The customer service agent and I then discovered that Amex doesn't let you replace a card, for some reason, until an account is 10 days old. My account was, as of that moment, nine days old. She gave me a direct number to business card services in the hopes I could avoid the phone tree of doom; the agent also gave me some pointers about pressing zero to get through it, which trick I had tried on the other phone tree and it hadn't worked.

Saturday I was busy sleeping. Today, I called the phone number I had been given for business card services, and despite the phone tree trying to authenticate with the CVV, I managed to confuse the robot enough it finally found me a human. I got to explain all over again about the disfigured card, and they transferred me again to card replacement, who put the order right in.

I observed to the agent that the issue with the glue and the card might have something to do with them sending it to my home, where I have a black mailbox on a south-facing side of the building, and we had been having a heatwave, and maybe they would like to send my replacement card to my business address, where the mailboxes are indoors in air conditioned comfort? She agreed that would be a much better plan.

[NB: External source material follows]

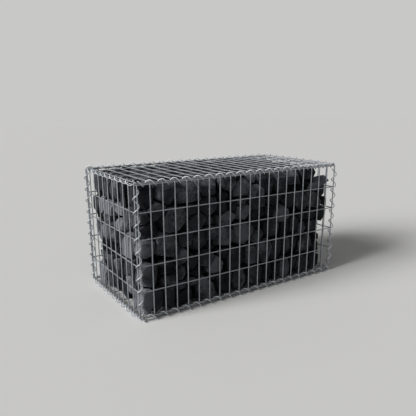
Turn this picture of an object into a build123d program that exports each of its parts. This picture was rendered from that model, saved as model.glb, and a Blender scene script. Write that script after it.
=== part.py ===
# Stone-filled basket of welded mesh, one metre long, laced along its twelve edges with spirals.
# Millimetres. X runs along the basket, the front looks towards -Y, Z is up from the ground.
import os
from math import atan2, ceil, cos, floor, hypot, pi, sin, sqrt

from build123d import *

os.makedirs("parts", exist_ok=True)

# Basket, between the centre lines of its edge wires
basket_length = 1000
basket_depth = 500
basket_height = 500

# Cells are 50 by 100: fine wires every 50, coarse wires every 100 inside them
coarse_spacing = 100
fine_per_coarse = 2

# Mesh wire: four-sided bars with the cross-section of a 4.5 mm round wire
wire_diameter = 4.5
weld_bite = 0.9
wire_end = 3.0

# Fine wires of the upright panels stand this far outside the edge; panels clear one another by panel_gap
panel_offset = 7.0
panel_gap = 0.35

# Lacing spirals: right-handed, one turn to a fine cell, six straight lengths to a turn
coil_wire = 4.0
coil_face = 5.8
coil_sides = 6
seat = 0.3

# Share of a turn from a cross wire to where the spiral stands farthest out
long_peak_share = 0.12
short_peak_share = 0.16
post_peak_share = 0.21

# Stone fill in five lifts, and what it leaves open at the right, the back and the top
right_gaps = (40, 56, 36, 24, 16)
back_left_gap = 90
top_back_gap = 12
top_right_fall = 64
head_room = 8
fill_clearance = 0.3
ragged = 14
lift_edge = 5

# Wire sections, measured outward from the nominal planes
wire_far_side = wire_diameter / 2
wire_weld_side = (wire_diameter - weld_bite) / 2
wire_width = pi * wire_diameter**2 / 4 / (wire_far_side + wire_weld_side)
wire_half = wire_width / 2
wire_depth = wire_far_side + wire_weld_side
upright_weld = panel_offset - wire_weld_side
upright_inner = upright_weld - wire_depth
upright_outer = upright_weld + wire_depth

# The coarse wires of lid and base lie over the edge wires of the upright panels
flat_inner = wire_half + panel_gap
flat_weld = flat_inner + wire_depth
flat_outer = flat_weld + wire_depth

# A corner spiral just holds the fine edge wires of two upright panels, and all spirals are of one size
coil_grip = (upright_outer + wire_half) / sqrt(2)
coil_inner = coil_grip + seat
coil_outer = coil_inner + coil_wire
coil_reach = coil_outer / cos(pi / coil_sides)


def spiral_axis(low_corner, high_corner):
    # pulled outward until both inner corners are gripped; corners are given outward from the nominal edge
    mid_side = (low_corner[0] + high_corner[0]) / 2
    mid_up = (low_corner[1] + high_corner[1]) / 2
    across_side = low_corner[0] - high_corner[0]
    across_up = high_corner[1] - low_corner[1]
    span = hypot(across_side, across_up)
    pull = sqrt(max(coil_grip**2 - span**2 / 4, 0))
    return (mid_side + pull * across_up / span, mid_up + pull * across_side / span)


post_axis = spiral_axis((upright_outer, -wire_half), (-wire_half, upright_outer))
long_axis = spiral_axis((upright_inner, -wire_half), (-wire_half, flat_inner))

# The short spirals lie level with the long ones and grip the fine edge wire of lid or base
short_pull = sqrt(max(coil_grip**2 - (flat_outer - long_axis[1]) ** 2, 0))
short_axis = (short_pull - wire_half, long_axis[1])

# The base spirals rest on the ground
half_length = basket_length / 2
half_depth = basket_depth / 2
base_z = long_axis[1] + coil_outer
lid_z = base_z + basket_height
mid_z = base_z + basket_height / 2


def coarse_cells(size):
    return max(1, round(size / coarse_spacing))


def turn_length(size):
    return size / (coarse_cells(size) * fine_per_coarse)


def wire_bar(x_size, y_size, z_low, z_high):
    return Pos(0, 0, (z_low + z_high) / 2) * Box(x_size, y_size, z_high - z_low)


def welded_mesh(length, height, weld_plane, coarse_end):
    # fine wires along local Y, coarse wires along local X inside them, fused at every crossing
    fine = wire_bar(wire_width, height + 2 * wire_end, weld_plane, weld_plane + wire_depth)
    coarse = wire_bar(length + 2 * coarse_end, wire_width, weld_plane - wire_depth, weld_plane)
    fine_pitch = turn_length(length)
    coarse_pitch = height / coarse_cells(height)
    bars = []
    for i in range(coarse_cells(length) * fine_per_coarse + 1):
        bars.append(Pos(i * fine_pitch - length / 2, 0, 0) * fine)
    for j in range(coarse_cells(height) + 1):
        bars.append(Pos(0, j * coarse_pitch - height / 2, 0) * coarse)
    return bars[0].fuse(*bars[1:])


def spiral(axis_point, along, outward, flat_towards, turn, peak, low, high):
    # peak is a place along the axis where the wire stands farthest outward
    side = along.cross(outward)
    ring_inner = coil_inner / cos(pi / coil_sides)
    first_ring = atan2(flat_towards.dot(side), flat_towards.dot(outward)) + pi / coil_sides
    ring_step = turn / coil_sides
    ring_start = peak + turn * first_ring / (2 * pi)
    half_face = along * (coil_face / 2)
    rings = []
    for k in range(ceil((low - ring_start) / ring_step), floor((high - ring_start) / ring_step) + 1):
        angle = first_ring + 2 * pi * k / coil_sides
        spoke = outward * cos(angle) + side * sin(angle)
        centre = axis_point + along * (ring_start + k * ring_step)
        outer = centre + spoke * coil_reach
        rings.append((outer - half_face, outer + half_face, centre + spoke * ring_inner))
    faces = [Face(Wire.make_polygon(rings[0])), Face(Wire.make_polygon(rings[-1]))]
    for (left, right, inner), (next_left, next_right, next_inner) in zip(rings, rings[1:]):
        faces.append(Face(Wire.make_polygon([left, right, next_right, next_left])))
        faces.append(Face(Wire.make_polygon([right, inner, next_right])))
        faces.append(Face(Wire.make_polygon([inner, next_inner, next_right])))
        faces.append(Face(Wire.make_polygon([inner, left, next_inner])))
        faces.append(Face(Wire.make_polygon([left, next_left, next_inner])))
    return Solid(Shell(faces))


def save(shape, name):
    shape.label = name
    export_step(shape, "parts/" + name + ".step")


# Six welded panels; the coarse wires of the ends stop short of those of the front and back
side_mesh = welded_mesh(basket_length, basket_height, upright_weld, wire_end)
flat_mesh = welded_mesh(basket_length, basket_depth, flat_weld, wire_end)
end_mesh = welded_mesh(basket_depth, basket_height, upright_weld, upright_inner - panel_gap)
save(Plane((0, -half_depth, mid_z), (1, 0, 0), (0, -1, 0)).location * side_mesh, "front_panel")
save(Plane((0, half_depth, mid_z), (-1, 0, 0), (0, 1, 0)).location * side_mesh, "back_panel")
save(Plane((-half_length, 0, mid_z), (0, -1, 0), (-1, 0, 0)).location * end_mesh, "left_end_panel")
save(Plane((half_length, 0, mid_z), (0, 1, 0), (1, 0, 0)).location * end_mesh, "right_end_panel")
save(Plane((0, 0, lid_z), (1, 0, 0), (0, 0, 1)).location * flat_mesh, "lid_panel")
save(Plane((0, 0, base_z), (1, 0, 0), (0, 0, -1)).location * flat_mesh, "base_panel")

# Each set of spirals stops short of the set before it at the corners
corner_room = coil_reach + coil_face / 2 + seat
short_stop = half_depth + long_axis[0] - corner_room
post_low = base_z - long_axis[1] + corner_room
post_high = lid_z + long_axis[1] - corner_room
x_axis = Vector(1, 0, 0)
y_axis = Vector(0, 1, 0)
z_axis = Vector(0, 0, 1)

# Spirals along the four long edges
turn = turn_length(basket_length)
peak = long_peak_share * turn
for side_name, side in (("front", -1), ("back", 1)):
    for level_name, level, level_z in (("base", -1, base_z), ("lid", 1, lid_z)):
        start = Vector(0, side * (half_depth + long_axis[0]), level_z + level * long_axis[1])
        outward = Vector(0, side, level).normalized()
        coil = spiral(start, x_axis, outward, -z_axis, turn, peak, -half_length, half_length)
        save(coil, level_name + "_" + side_name + "_spiral")

# Spirals along the four short edges
turn = turn_length(basket_depth)
peak = half_depth + short_peak_share * turn
for side_name, side in (("left", -1), ("right", 1)):
    for level_name, level, level_z in (("base", -1, base_z), ("lid", 1, lid_z)):
        start = Vector(side * (half_length + short_axis[0]), 0, level_z + level * short_axis[1])
        outward = Vector(side, 0, level).normalized()
        coil = spiral(start, y_axis, outward, -z_axis, turn, peak, -short_stop, short_stop)
        save(coil, level_name + "_" + side_name + "_spiral")

# Spirals up the four corners
turn = turn_length(basket_height)
peak = base_z + post_peak_share * turn
for face_name, face in (("front", -1), ("back", 1)):
    for side_name, side in (("left", -1), ("right", 1)):
        start = Vector(side * (half_length + post_axis[0]), face * (half_depth + post_axis[1]), 0)
        outward = Vector(side, face, 0).normalized()
        coil = spiral(start, z_axis, outward, y_axis * face, turn, peak, post_low, post_high)
        save(coil, face_name + "_" + side_name + "_spiral")

# Stone fill: flush inside the coarse wires, cut back round the spirals and ragged at the right end
fill_skin = upright_inner - fill_clearance
fill_sole = flat_inner - fill_clearance
fill_front = -half_depth - fill_skin
fill_bottom = base_z - fill_sole
fill_top = lid_z - head_room
lift_height = (fill_top - fill_bottom) / len(right_gaps)
spiral_room = sqrt(2) * (coil_reach + fill_clearance)
corner_cut = 2 * fill_skin + spiral_room - post_axis[0] - post_axis[1]
edge_cut = fill_skin + spiral_room - short_axis[0] - short_axis[1]
foot_cut = edge_cut + fill_sole
top_cut = max(lift_edge, edge_cut - head_room)

left = -half_length - fill_skin
for i, right_gap in enumerate(right_gaps):
    top_lift = i == len(right_gaps) - 1
    right = half_length - right_gap
    back = -fill_front - (top_back_gap if top_lift else 0)
    step = ragged * (1 + (i % 3) / 2)
    outline = [
        (left, fill_front + corner_cut),
        (left + corner_cut, fill_front),
        (right - step / 2, fill_front),
        (right, fill_front + 2 * step),
        (right - step, fill_front / 4),
        (right - step / 3, -fill_front / 3),
        (right - 3 * step, back),
        (left + 2 * corner_cut, back),
        (left, -fill_front - back_left_gap),
    ]
    floor_plan = make_face(Polyline(*outline, close=True))
    lift = extrude(Pos(0, 0, fill_bottom + i * lift_height) * floor_plan, amount=lift_height)
    lift = chamfer(lift.edges().group_by(Axis.Z)[0], foot_cut if i == 0 else lift_edge)
    lift = chamfer(lift.edges().group_by(Axis.Z)[-1], top_cut if top_lift else lift_edge)
    if top_lift:
        slope = Plane((right - top_right_fall, 0, fill_top), (0, 1, 0), (1, 0, 1))
        lift = split(lift, bisect_by=slope, keep=Keep.BOTTOM)
    save(lift, "stone_fill_lift_" + str(i + 1))
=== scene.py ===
import math
import random

import bmesh
import bpy
import numpy as np
from mathutils import Euler, Matrix, Vector


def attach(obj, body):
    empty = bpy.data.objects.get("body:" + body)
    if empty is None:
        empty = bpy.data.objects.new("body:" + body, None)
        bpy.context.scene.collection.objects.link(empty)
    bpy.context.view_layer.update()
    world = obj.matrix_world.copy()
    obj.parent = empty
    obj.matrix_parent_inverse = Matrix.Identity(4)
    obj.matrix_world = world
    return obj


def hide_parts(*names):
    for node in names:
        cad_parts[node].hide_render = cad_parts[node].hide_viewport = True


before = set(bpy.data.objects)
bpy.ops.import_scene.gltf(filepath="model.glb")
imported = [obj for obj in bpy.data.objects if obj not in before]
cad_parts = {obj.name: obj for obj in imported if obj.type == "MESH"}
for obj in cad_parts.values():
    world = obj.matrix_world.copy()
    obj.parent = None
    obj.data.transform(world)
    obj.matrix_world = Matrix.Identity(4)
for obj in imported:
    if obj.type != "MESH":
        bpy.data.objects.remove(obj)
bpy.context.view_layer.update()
print("frame loaded:", len(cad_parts), "nodes")

# Sizes of the basket in metres, as the frame has them
basket = {
    "length": 1.0,           # between the middles of the edge wires
    "depth": 0.5,
    "height": 0.5,
    "fineCells": {"long": 20, "short": 10},
    "coarseCells": 5,
    "baseZ": 0.016803,       # the bottom edge wires above the floor
}
halfLength, halfDepth = basket["length"] / 2, basket["depth"] / 2
lidZ = basket["baseZ"] + basket["height"]
midZ = basket["baseZ"] + basket["height"] / 2


def setInputs(tree, node, inputs):
    # a number or a colour is set on the socket, another node's output is linked to it
    for key, value in inputs.items():
        if isinstance(value, bpy.types.NodeSocket):
            tree.links.new(value, node.inputs[key])
        else:
            node.inputs[key].default_value = value


def addNode(tree, kind, inputs=None, **settings):
    node = tree.nodes.new(kind)
    for name, value in settings.items():
        setattr(node, name, value)
    setInputs(tree, node, inputs or {})
    return node


def maths(tree, operation, *values):
    return addNode(tree, "ShaderNodeMath", dict(enumerate(values)), operation=operation).outputs[0]


def vector(tree, x=0.0, y=0.0, z=0.0):
    return addNode(tree, "ShaderNodeCombineXYZ", {"X": x, "Y": y, "Z": z}).outputs[0]


def newTree(name, inputs):
    # inputs holds each input's name with its first value, or with the kind of socket where it has none
    tree = bpy.data.node_groups.new(name, "GeometryNodeTree")
    tree.is_modifier = True
    tree.interface.new_socket("Geometry", in_out="OUTPUT", socket_type="NodeSocketGeometry")
    for label, value in inputs.items():
        kind = value if isinstance(value, str) else {int: "Int", float: "Float"}[type(value)]
        socket = tree.interface.new_socket(label, in_out="INPUT", socket_type="NodeSocket" + kind)
        if kind != value:
            socket.default_value = value
    return tree, tree.nodes.new("NodeGroupInput").outputs


def endTree(tree, geometry, finish):
    # real faces with their finish
    real = addNode(tree, "GeometryNodeRealizeInstances", {"Geometry": geometry})
    coated = addNode(tree, "GeometryNodeSetMaterial", {
        "Geometry": real.outputs["Geometry"], "Material": finish,
    })
    addNode(tree, "NodeGroupOutput", {"Geometry": coated.outputs["Geometry"]})


def roundWire(tree, given, curve):
    # wire along a curve, closed at its ends
    ring = addNode(tree, "GeometryNodeCurvePrimitiveCircle",
                   {"Resolution": given["Sides"], "Radius": given["Wire Radius"]})
    wire = addNode(tree, "GeometryNodeCurveToMesh",
                   {"Curve": curve, "Profile Curve": ring.outputs["Curve"], "Fill Caps": True})
    return wire.outputs["Mesh"]


def meshFromTree(name, tree, values, source=None):
    # runs the tree on one object and gives back a plain mesh object without modifiers
    carrier = bpy.data.objects.new(name + "Carrier", source or bpy.data.meshes.new(name + "Start"))
    bpy.context.collection.objects.link(carrier)
    modifier = carrier.modifiers.new("shape", "NODES")
    modifier.node_group = tree
    for item in tree.interface.items_tree:
        if item.in_out == "INPUT" and item.name in values:
            modifier[item.identifier] = values[item.name]
    bpy.context.view_layer.update()
    graph = bpy.context.evaluated_depsgraph_get()
    mesh = bpy.data.meshes.new_from_object(carrier.evaluated_get(graph), depsgraph=graph)
    bpy.data.objects.remove(carrier)
    mesh.name = name
    piece = bpy.data.objects.new(name, mesh)
    bpy.context.collection.objects.link(piece)
    return piece


def placed(origin, xDirection, zDirection):
    x, z = Vector(xDirection), Vector(zDirection)
    turn = Matrix((x, z.cross(x), z)).transposed().to_4x4()
    return Matrix.Translation(origin) @ turn


def shadeSmooth(piece, degrees):
    piece.data.shade_smooth()
    piece.data.set_sharp_from_angle(angle=math.radians(degrees))


def triangleCount(mesh):
    return sum(len(p.vertices) - 2 for p in mesh.polygons)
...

So now I await my new Amex. It's a 2% cash back on purchases offer, but only up to the first $50k of purchases, so companies can't use their AWS bill to bleed them dry, so maybe it will stick around a little longer than PayPal's Lorem Ipsum card.

Speaking of credit card offers possibly too good to last, for any of you sad you missed out on getting your own bite of the cow:

I recently discovered that AAA – yeah, the American Automotive Association, the roadside assistance people – has a really great credit card offer. (This may be region specific – I'm in their "Northeast" region.) Their Daily Advantage Visa Signature card has 5% cash back on groceries, no annual fee. Only the first $10k of grocery purchases per year, and then 1% thereafter – which is good, actually: it has a chance of sticking around. But that does mean up to $500/year in cash back on grocery purchases. Given what's happening to the price of food and paper goods, having a permanent 5% discount on groceries is freaking fantastic. It also has a bunch of other features (3% cash back on gasoline or electric car charging stations, e.g.) and 1% cash back on everything else (no limit).

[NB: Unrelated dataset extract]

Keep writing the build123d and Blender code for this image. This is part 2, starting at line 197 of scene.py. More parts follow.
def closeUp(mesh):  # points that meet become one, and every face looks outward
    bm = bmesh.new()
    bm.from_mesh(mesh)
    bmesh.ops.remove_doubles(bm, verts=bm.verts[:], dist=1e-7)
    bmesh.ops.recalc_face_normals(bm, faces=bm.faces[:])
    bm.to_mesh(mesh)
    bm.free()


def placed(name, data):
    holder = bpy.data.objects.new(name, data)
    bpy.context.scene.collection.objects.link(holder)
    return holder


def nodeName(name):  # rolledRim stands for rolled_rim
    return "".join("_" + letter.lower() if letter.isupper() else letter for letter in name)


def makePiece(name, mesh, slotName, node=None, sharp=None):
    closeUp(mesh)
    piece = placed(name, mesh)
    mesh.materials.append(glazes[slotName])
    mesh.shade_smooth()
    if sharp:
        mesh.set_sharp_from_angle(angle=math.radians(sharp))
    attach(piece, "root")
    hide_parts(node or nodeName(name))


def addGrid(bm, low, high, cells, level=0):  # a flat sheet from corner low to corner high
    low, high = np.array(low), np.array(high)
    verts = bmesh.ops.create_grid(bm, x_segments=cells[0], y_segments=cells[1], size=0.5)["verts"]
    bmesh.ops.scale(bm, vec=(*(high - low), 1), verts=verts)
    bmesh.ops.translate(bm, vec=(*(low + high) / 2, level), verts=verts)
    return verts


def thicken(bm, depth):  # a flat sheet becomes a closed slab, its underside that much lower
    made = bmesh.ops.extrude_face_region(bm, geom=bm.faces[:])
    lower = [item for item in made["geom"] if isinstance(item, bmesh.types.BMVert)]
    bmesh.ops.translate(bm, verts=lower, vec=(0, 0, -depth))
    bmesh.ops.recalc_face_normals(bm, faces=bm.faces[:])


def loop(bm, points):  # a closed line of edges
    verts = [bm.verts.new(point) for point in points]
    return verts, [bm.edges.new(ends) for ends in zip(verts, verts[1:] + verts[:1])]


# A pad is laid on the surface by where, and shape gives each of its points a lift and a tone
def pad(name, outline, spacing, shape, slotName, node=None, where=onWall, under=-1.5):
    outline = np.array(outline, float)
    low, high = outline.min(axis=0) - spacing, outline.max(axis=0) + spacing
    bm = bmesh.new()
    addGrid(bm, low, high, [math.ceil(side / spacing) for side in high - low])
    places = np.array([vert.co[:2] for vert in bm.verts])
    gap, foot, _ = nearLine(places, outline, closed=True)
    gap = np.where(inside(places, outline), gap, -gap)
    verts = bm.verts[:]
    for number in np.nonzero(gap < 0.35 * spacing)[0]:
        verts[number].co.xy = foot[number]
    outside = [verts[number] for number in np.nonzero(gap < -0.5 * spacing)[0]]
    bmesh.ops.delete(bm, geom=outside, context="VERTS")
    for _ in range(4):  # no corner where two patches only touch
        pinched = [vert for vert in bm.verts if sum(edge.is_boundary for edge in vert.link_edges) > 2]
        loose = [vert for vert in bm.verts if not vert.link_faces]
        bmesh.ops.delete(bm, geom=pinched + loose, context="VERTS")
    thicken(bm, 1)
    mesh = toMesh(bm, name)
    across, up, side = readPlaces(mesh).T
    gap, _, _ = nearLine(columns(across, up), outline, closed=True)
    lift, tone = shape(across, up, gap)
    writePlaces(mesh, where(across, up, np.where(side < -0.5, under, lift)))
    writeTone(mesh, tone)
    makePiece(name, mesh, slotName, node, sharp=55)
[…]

The interest rate is usurious, so under no circumstances do you ever want to carry a balance on it. But if you are the sort of person who can reliably always pay off their balance every month on time: permanent 5% off groceries!

And, no, apparently you do not need to be a AAA member to get the card. (Though we are.)

We got one and I just finished reading the fine print. Seems reasonable. We don't know that our grocery delivery service will be recognized by the card company (it's Comenity Capital Bank under the hood) as a grocery store, but the service is run by a grocery store, and the charges have appeared on the previous card under the name of the grocery store, so here's hoping. We'll know later this week – our next grocery order is for Wednesday, and the charge typically shows up a day or two after that.

Also, we've never had a card with Comenity, so we don't really know how their IT and customer service are. The web interface for account management is very nice. We'll report back as we know more.

I'm not generally in the practice of recommending credit cards, and I can't wholly recommend this one, having not really exercised it yet to discover its landmines. But what's going on here in the Bostoniensis household is that we're cashing in on our good credit scores to take advantage of financial offers that pinch our pennies for us, as a form of hardening our household financially against inflation and other future economic vicissitudes. This has generally meant getting credit with better terms (either lower rates or higher rewards), and opening High-Yield Savings Accounts for our nest egg and my estimated tax payments as a self-employed person.

Given that eating food is a pretty universal custom and groceries are getting scary-expensive, I thought I would mention for anyone who wants to do likewise, and is in a position to do so.

Edit: Oh, yes, it worked with our grocery delivery order just fine. We're delighted.